The solution to both questions is bound up in the true miracle of the Exodus—and it isn’t what we commonly think!
When Moshe and Aaron first approach Pharaoh, they don’t request an end to the enslavement of the Israelites. Instead, they request that the slaves be given time off for a religious festival—a seemingly modest request. Pharaoh’s answer is a firm “no”: “Pharaoh’s heart was hardened, and he did not listen to them.”
Pharaoh compounds his first mistake by becoming further entrenched in his determination not to let the slaves go free, even for a brief holiday. Each escalation leads him to harden his resolve; his mindset has become his own prison. The fact that Aharon and Moshe start out with easily replicated tricks plays into this entrenchment: once assured that his own magicians can reproduce their “signs and wonders”, Pharaoh has no reason to believe that anything unusual is afoot. The challenge to the status quo can be reasoned away.
Even when things escalate to a plague of lice, which Pharaoh’s court wizards are unable to reproduce, Pharaoh continues to “strengthen his heart”—habits of thought are hard to break. Only when a plague strikes which the court wizards not only can’t reproduce, but from which they can’t even save themselves, does the text say, “HaShem strengthened Pharaoh’s heart.” The Midrash Rabbah, noting the change of language, says:
When G-d saw that Pharaoh did not relent after the first five plagues, He said: Even if Pharaoh now wished to repent, I shall harden his heart, in order to exact full punishment from him. (Exodus Rabbah 11:6)
Pharaoh’s problem is known as confirmation bias: once a way of thinking becomes habituated, each time we resist change, we further lose our ability to see contradictory facts. Pharaoh’s dismissal of the evidence at hand, at first a conscious act, is now out of his hands; he has become a slave of his own “concept” and can no longer see what is obvious to everyone else. There is a lesson here about how those in power can rationalize their decisions—even disastrous decisions—in order to avoid acknowledging past mistakes.
But of course, what happened to Pharaoh in the realm of the mind had happened to Egyptian society in a more concrete sense: they had institutionalized slavery. It had become a permanent feature of their economy, which they would not willingly abandon.
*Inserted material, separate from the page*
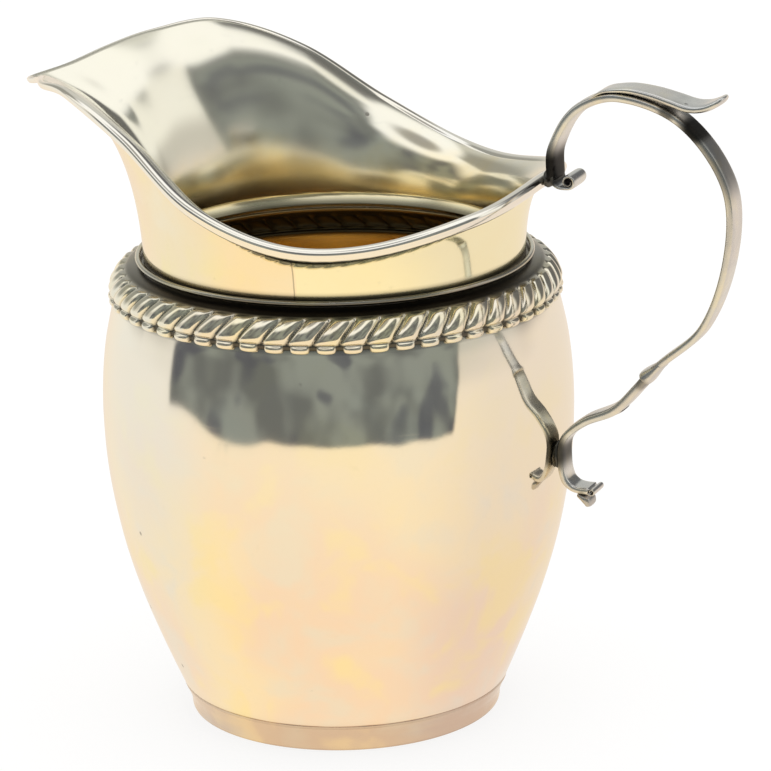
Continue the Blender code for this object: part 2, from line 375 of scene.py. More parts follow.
body = {
    "outline": (  # outer radius and height, from the foot up
        (25.8, 4.3), (27.8, 9.0), (29.8, 14.0), (32.0, 20.0), (34.1, 27.0), (35.6, 34.0), (36.6, 41.0),
        (37.0, 48.0), (36.9, 54.0), (36.3, 60.0), (35.3, 65.0), (34.65, 67.4), (34.25, 68.3),
    ),
    "wall": 0.8, "sides": 240, "rows": 90, "waviness": 0.03, "waveSize": 19.0,
    "underBand": (66.9, 67.6, 0.6), "inBand": (67.6, 68.0, 0.4), "atFoot": (5.2, 4.4, 0.12),  # heights, painted shade
    "dents": (  # degrees round, height, reach, depth
        (-118, 53, 1.6, 0.10), (-121, 56, 1.1, 0.06), (-95, 30, 3.4, 0.04), (-41, 22, 2.6, 0.05),
        (70, 44, 3.0, 0.09), (150, 33, 2.4, 0.07),
    ),
    # paleRise paints the upper body paler: a painted reflection of the white tent
    "finish": {**plainSilver, "pale": (0.91, 0.89, 0.80), "paleRise": (22.0, 66.0), "paleShare": 0.8},
}


def hammered(point):
    # how far the wall stands out of true: slow waves and a few small knocks
    rise = noise.noise(point / body["waveSize"]) * body["waviness"]
    rise += noise.noise(point / body["waveSize"] * 2.7 + Vector((9, 4, 2))) * body["waviness"] * 0.3
    for degrees, height, reach, depth in body["dents"]:
        turn = math.radians(degrees)
        radius = Vector((point.x, point.y)).length
        away = (point - onTurn(radius, height, turn)).length / reach
        if away < 3:
            rise -= depth * math.exp(-away * away)
    return rise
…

The miracle of the improbable
For both Pharaoh and his people, it would, quite literally, take a miracle to shake them out of their habits and make them do the right thing. And this is the solution to both riddles. At every major turning point, God tells Moshe that Pharaoh will not listen to him, and will inevitably bring about the next escalation, until finally the results can no longer be reasoned away. By highlighting the institutionalization of the slavery, the eventual emancipation is shown for the miracle that it is.
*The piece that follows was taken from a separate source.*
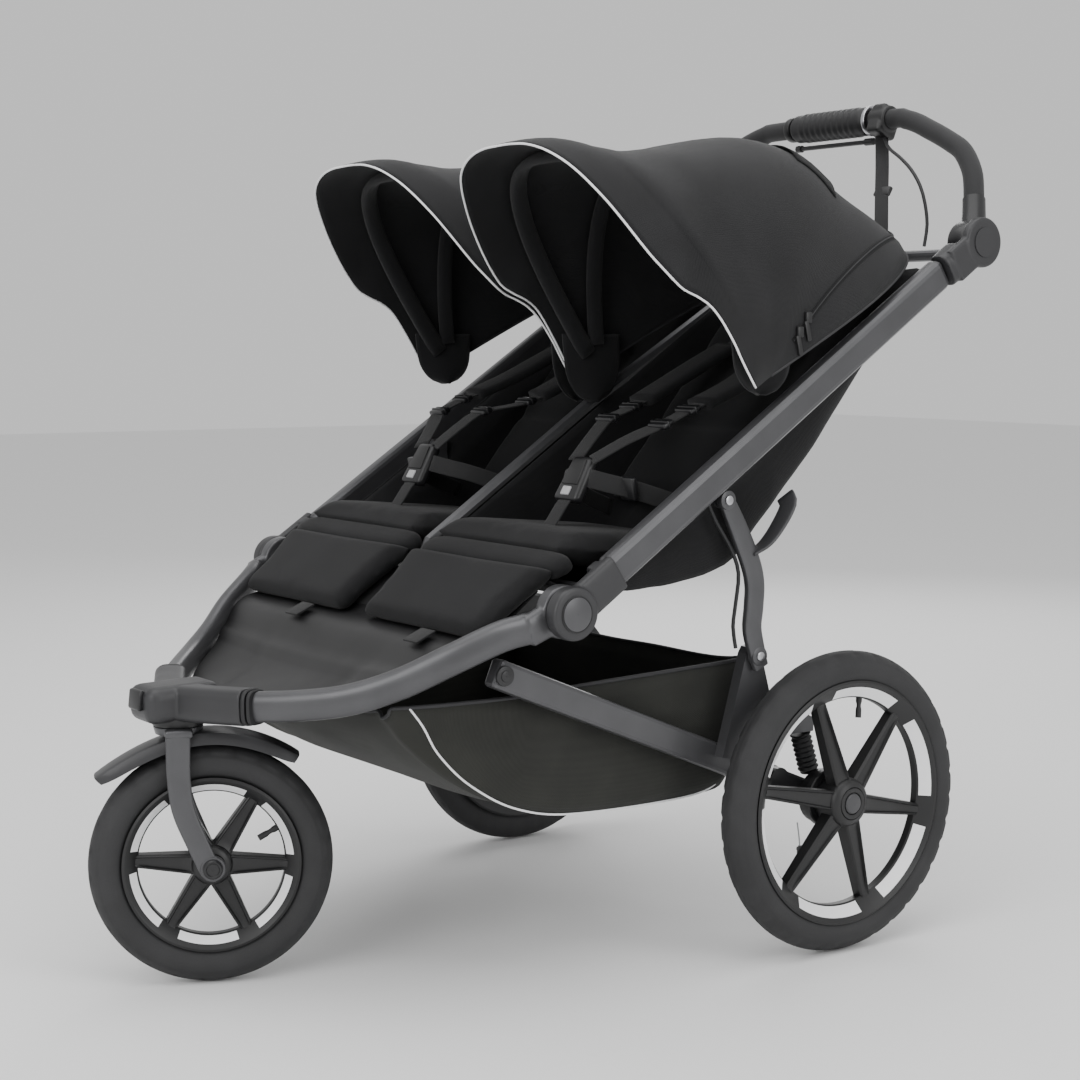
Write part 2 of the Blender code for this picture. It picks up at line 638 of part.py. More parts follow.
def make_seats():
    width = SEAT_OUT - SEAT_IN
    middle = (SEAT_OUT + SEAT_IN) / 2
    for side, sign in SIDES:
        seat = slab((width, 0.270, 0.036), (sign * middle, -0.2855, 0.5405), math.radians(-5), 0.010, 2)
        put(seat, "seat_cushion_" + side, LINING, FOLD)
        rise = math.radians(50.4)
        back = slab((width, 0.372, 0.034), (sign * middle, -0.0050, 0.7210), rise, 0.010, 2)
        put(back, "backrest_" + side, LINING, RECLINE)


def make_buckles():
    lean = math.radians(-30)
    face = Vector((0, -math.cos(lean), -math.sin(lean)))
    for side, sign in SIDES:
        middle = Vector((sign * 0.187, -0.300, 0.624))
        body = slab((0.048, 0.018, 0.056), middle, lean, 0.005, 2)
        pocket_at = middle + face * 0.009 + Vector((0, 0, -0.008))
        turn = face.to_track_quat("Z", "Y").to_matrix()
        pocket = peg(0.0098, 0.009, pocket_at, turn)
        put(combined(body, [pocket], "DIFFERENCE"), "buckle_" + side, PLASTIC, FOLD)
        button = peg(0.0090, 0.004, pocket_at + face * 0.0006, turn)
        put(button, "buckle_button_" + side, GREY, FOLD)


def peg(radius, length, middle, turn):
    """A short cylinder along the turned Z axis, centred on middle."""
    bm = bmesh.new()
    bmesh.ops.create_cone(bm, cap_ends=True, segments=20, radius1=radius, radius2=radius, depth=length)
    return from_bmesh(bm, turn, middle)


# ---- struts -------------------------------------------------------------------------------
STRUT_PATH = [(STRUT_Y, STRUT_Z), (-0.156, 0.567), (-0.134, 0.522), (-0.126, 0.493), (-0.127, 0.462),
              (-0.129, 0.434), (-0.119, 0.399), (-0.113, 0.384)]
CABLE_PATH = [(0.3340, -0.203, 0.598), (0.3340, -0.190, 0.575), (0.3340, -0.165, 0.540),
              (0.3340, -0.152, 0.508), (0.3340, -0.156, 0.470), (0.3340, -0.160, 0.440),
              (0.3340, -0.155, 0.412)]


def make_struts():
    for side, sign in SIDES:
        x = sign * STRUT_X
        path = smooth_path([(x, y, z) for y, z in STRUT_PATH], 0.012)
        low, high = x - STRUT_W / 2, x + STRUT_W / 2
        bar = band(path, low, high, STRUT_D / 2, STRUT_D / 2)
        eyes = [disc(0.0115, low, high, STRUT_Y, STRUT_Z, 20), disc(0.0115, low, high, -0.119, 0.399, 20)]
        put(combined(bar, eyes), "strut_" + side, FRAME_PAINT, STRUT_PIVOT)
    put(tube(smooth_path(CABLE_PATH, 0.012), 0.0025), "brake_cable_lower", RUBBER, STRUT_PIVOT)


# ---- handlebar ----------------------------------------------------------------------------
HANDLE_PATH = [(0.3525, 0.018), (0.3431, 0.0448), (0.3356, 0.0646), (0.3275, 0.0850), (0.3185, 0.1040),
               (0.3040, 0.1235), (0.2834, 0.1437), (0.2580, 0.1580), (0.2313, 0.1712), (0.2050, 0.1830),
               (0.1780, 0.1950), (0.1500, 0.2035), (0.1180, 0.2070)]
UP = Vector((0, math.cos(HANDLE_TILT), math.sin(HANDLE_TILT)))
BAR = Vector((0, HANDLE_Y, HANDLE_Z)) + UP * 0.207
UPPER_CABLE = [(0.110, 0.316, 1.1035), (0.135, 0.298, 1.0880), (0.170, 0.272, 1.0760),
               (0.205, 0.255, 1.0620), (0.235, 0.246, 1.0430), (0.256, 0.242, 1.0200),
               (0.268, 0.240, 0.9950), (0.275, 0.238, 0.9650), (0.278, 0.230, 0.9350)]


def make_handlebar():
    half = [Vector((x, HANDLE_Y, HANDLE_Z)) + UP * up for x, up in HANDLE_PATH]
    path = half + [Vector((-point.x, point.y, point.z)) for point in half[::-1]]
    bar = welded(tube(smooth_path(path, 0.024), HANDLE_R, resolution=2))
    hubs = [disc(0.0300, *sorted((sign * 0.3375, sign * 0.3655)), HANDLE_Y, HANDLE_Z, 28)
            for side, sign in SIDES]
    block = disc(0.0205, 0.0900, 0.1230, BAR.y, BAR.z, 20)
    put(combined(bar, hubs + [block]), "handlebar", FOAM, HANDLE_PIVOT)

    grip = disc(0.0215, -0.0780, 0.0780, BAR.y, BAR.z, 28, 0.002)
    hole = disc(HANDLE_R + 0.0006, -0.09, 0.09, BAR.y, BAR.z, 28)
    twist = Pivot("twist_axis", BAR, HANDLE_PIVOT)
    put(combined(grip, [hole], "DIFFERENCE"), "twist_grip", PLASTIC, twist)
    lever = disc(0.0035, -0.0700, 0.0860, BAR.y, BAR.z - 0.0300, 12)
    ends = [disc(0.0055, *span, BAR.y, BAR.z - 0.0300, 12) for span in ((-0.078, -0.068), (0.070, 0.086))]
    put(combined(lever, ends), "squeeze_lever", STEEL, HANDLE_PIVOT)
    put(tube(smooth_path(UPPER_CABLE, 0.012), 0.0025), "brake_cable_upper", RUBBER, HANDLE_PIVOT)


def make_safety_strap():
    """Webbing from the strap block on the bar down to the crossbar behind the seats."""
    path = [(0.1065, BAR.y, BAR.z - 0.0220), (0.1090, 0.316, 1.0900), (0.1500, 0.275, 1.0250),
            (0.2050, 0.222, 0.9340)]
    profile = section(0.0200, 0.0022, 2)
    band = welded(tube(smooth_path(path, 0.02), profile=profile), profile)
    put(band, "safety_strap", WEBBING, HANDLE_PIVOT)


# ---- canopies -----------------------------------------------------------------------------
# How far the canopy reaches from its pivot at each angle, front to back.
REACH = ((128, 0.364), (117, 0.3175), (102, 0.299), (90, 0.302), (77, 0.320), (65, 0.345),
         (54, 0.358), (41, 0.365), (29, 0.376))
HEM_REACH = 0.393
# The front hem's angle at each distance from the pivot; it kinks forward half way up.
HEM = ((0.030, 165), (0.070, 147), (0.120, 138.4), (0.150, 139.5), (0.180, 143.2), (0.232, 141.6),
       (0.311, 138.0), (0.393, 134.0))
STEPS_UP = (0.09, 0.26, 0.44, 0.60, 0.74, 0.85, 0.93, 0.98)


def hem_angle(reach):
    for (near, first), (far, second) in zip(HEM, HEM[1:]):
        if reach <= far:
            return first + (second - first) * max(0.0, reach - near) / (far - near)
    return HEM[-1][1]


def canopy_point(sign, reach, share, degrees, half):
    """A point of an arch: share is how far up its side it is, and half the arch's half width."""
    across = half * (1 - abs(share) ** 3) ** (1 / 3) * (1 if share >= 0 else -1)
    y, z = along(abs(share) * reach, math.radians(degrees), CANOPY_Y, CANOPY_Z)
    return Vector((sign * (CANOPY_MID + across), y, z))


def make_canopies():
    shares = [s for s in STEPS_UP] + [1.0] + [-s for s in STEPS_UP[::-1]]
    for side, sign in SIDES:
        bm = bmesh.new()
        grid = [[bm.verts.new(canopy_point(sign, HEM_REACH, s, hem_angle(abs(s) * HEM_REACH), CANOPY_HALF))
                 for s in shares]]
        for degrees, reach in REACH:
            grid.append([bm.verts.new(canopy_point(sign, reach, s, degrees, CANOPY_HALF)) for s in shares])
        for low, high in zip(grid, grid[1:]):
            for i in range(len(shares) - 1):
                bm.faces.new((low[i], low[i + 1], high[i + 1], high[i]))
        shell = from_bmesh(bm)
        wall = shell.modifiers.new("wall", "SOLIDIFY")
        wall.thickness = 0.0025
        wall.offset = 0
        put(baked(shell), "canopy_" + side, FABRIC, CANOPY_PIVOT)
        bow_shares = [0.10, 0.40, 0.65, 0.82, 0.92, 0.98, 1.0]
        bow_shares = bow_shares + [-s for s in bow_shares[:-1][::-1]]
        bow = tube([canopy_point(sign, 0.340, s, 126, CANOPY_HALF - 0.012) for s in bow_shares], 0.0035,
                   resolution=1)
        put(bow, "canopy_bow_" + side, PLASTIC, CANOPY_PIVOT)


# ---- build --------------------------------------------------------------------------------
ARMS = {side: Pivot("arm_axis_" + side, (0, ARM_Y, ARM_Z), RAIL_PIVOT) for side, sign in SIDES}

make_rear_wheels()
make_front_wheel()
make_fork()
make_mudguard()
make_front_axle()
make_hub_casing()
make_front_tubes()
make_footrest()
make_footwell()
make_rails()
make_suspension()
make_basket()
make_side_tubes()
make_fold_housings()
make_handle_casings()
make_seat_frame()
make_seats()
make_buckles()
make_struts()
make_handlebar()
make_safety_strap()
make_canopies()
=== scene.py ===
"""Jogging stroller, as seen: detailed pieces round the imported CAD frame.

All lengths are in metres. Lists of points give y from the rear axle; Y0 moves them into the frame.
"""
import math

import bmesh
import bpy
from mathutils import Matrix, Vector, noise

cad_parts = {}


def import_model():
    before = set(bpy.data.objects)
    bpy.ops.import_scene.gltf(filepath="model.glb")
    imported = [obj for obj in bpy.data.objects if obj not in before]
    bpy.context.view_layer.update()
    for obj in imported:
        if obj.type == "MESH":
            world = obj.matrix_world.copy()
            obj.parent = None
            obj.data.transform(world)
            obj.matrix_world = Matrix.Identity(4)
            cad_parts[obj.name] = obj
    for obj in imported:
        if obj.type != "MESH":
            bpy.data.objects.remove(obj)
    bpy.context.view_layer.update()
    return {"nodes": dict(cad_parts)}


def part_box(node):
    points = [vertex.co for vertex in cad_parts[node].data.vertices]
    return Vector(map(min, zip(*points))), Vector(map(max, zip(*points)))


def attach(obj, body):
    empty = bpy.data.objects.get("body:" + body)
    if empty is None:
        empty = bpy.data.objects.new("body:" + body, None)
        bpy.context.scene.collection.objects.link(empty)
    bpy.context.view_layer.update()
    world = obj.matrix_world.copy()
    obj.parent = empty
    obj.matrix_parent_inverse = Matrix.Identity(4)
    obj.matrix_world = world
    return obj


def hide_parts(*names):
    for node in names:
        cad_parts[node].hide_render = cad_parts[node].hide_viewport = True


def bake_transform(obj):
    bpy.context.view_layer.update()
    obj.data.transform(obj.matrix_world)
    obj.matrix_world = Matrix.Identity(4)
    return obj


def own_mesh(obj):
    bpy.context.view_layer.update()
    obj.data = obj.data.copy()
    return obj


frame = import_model()
NODES = frame["nodes"]

REAR_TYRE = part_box("rear_tyre_left")
Y0 = (REAR_TYRE[0][1] + REAR_TYRE[1][1]) / 2
SIDES = (("left", 1), ("right", -1))
REAR_X, REAR_R = 0.3696, 0.200      # the rear wheel's middle plane and radius
FRONT_R, TRAIL = 0.152, 0.039       # the front wheel's radius, and its axle behind the steering axis
STEER = Vector((0, -0.775, 0))
SWIVEL = Matrix.Rotation(math.radians(-24.4), 3, "Z")
UPRIGHT = Matrix.Identity(3)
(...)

“By this you’ll know I am HaShem”—by the fact that something will happen that could not normally come about in the natural course of things. A whole people will be freed from the iron grip of institutionalized slavery, not because the slave-holders have seen the error of their ways and not because the “peculiar institution” is no longer profitable. The emancipation will happen against the will of society and its leaders, long before social norms develop against slavery, and long before human-rights organizations and lobbies exist that might fight the institution on its own ground. And yet, it will happen.
The hardening of Pharaoh’s heart is a sign that what happens next is a miracle. It is a lesson in seeing God in the improbable and seemingly impossible.
But for whom is this lesson intended? Obviously, the Egyptians are the immediate audience, since only when they are convinced that they’re dealing with something outside of their experience can they be induced to take action. But the broader lesson seems aimed at Bnei Yisrael themselves:
…and you will know that I am Hashem your God, Who has brought you out from under the burdens of the Egyptians.
It is through His direct intervention in Egypt, an event that seems to go completely against the natural course of history, that Israel will know what their God is all about. Nor is this lesson confined only to the generation that actually experienced it: the same miracle is evident in the survival of Am Yisrael as a people through two and a half millennia of exile, persecution, and assimilation. The lesson in “knowing God” taught by the seeming impossibility of the Egyptian emancipation is applicable to our own day, as we come out of another, much longer and harsher exile. Today’s miracles are more subtle, but their message remains the same.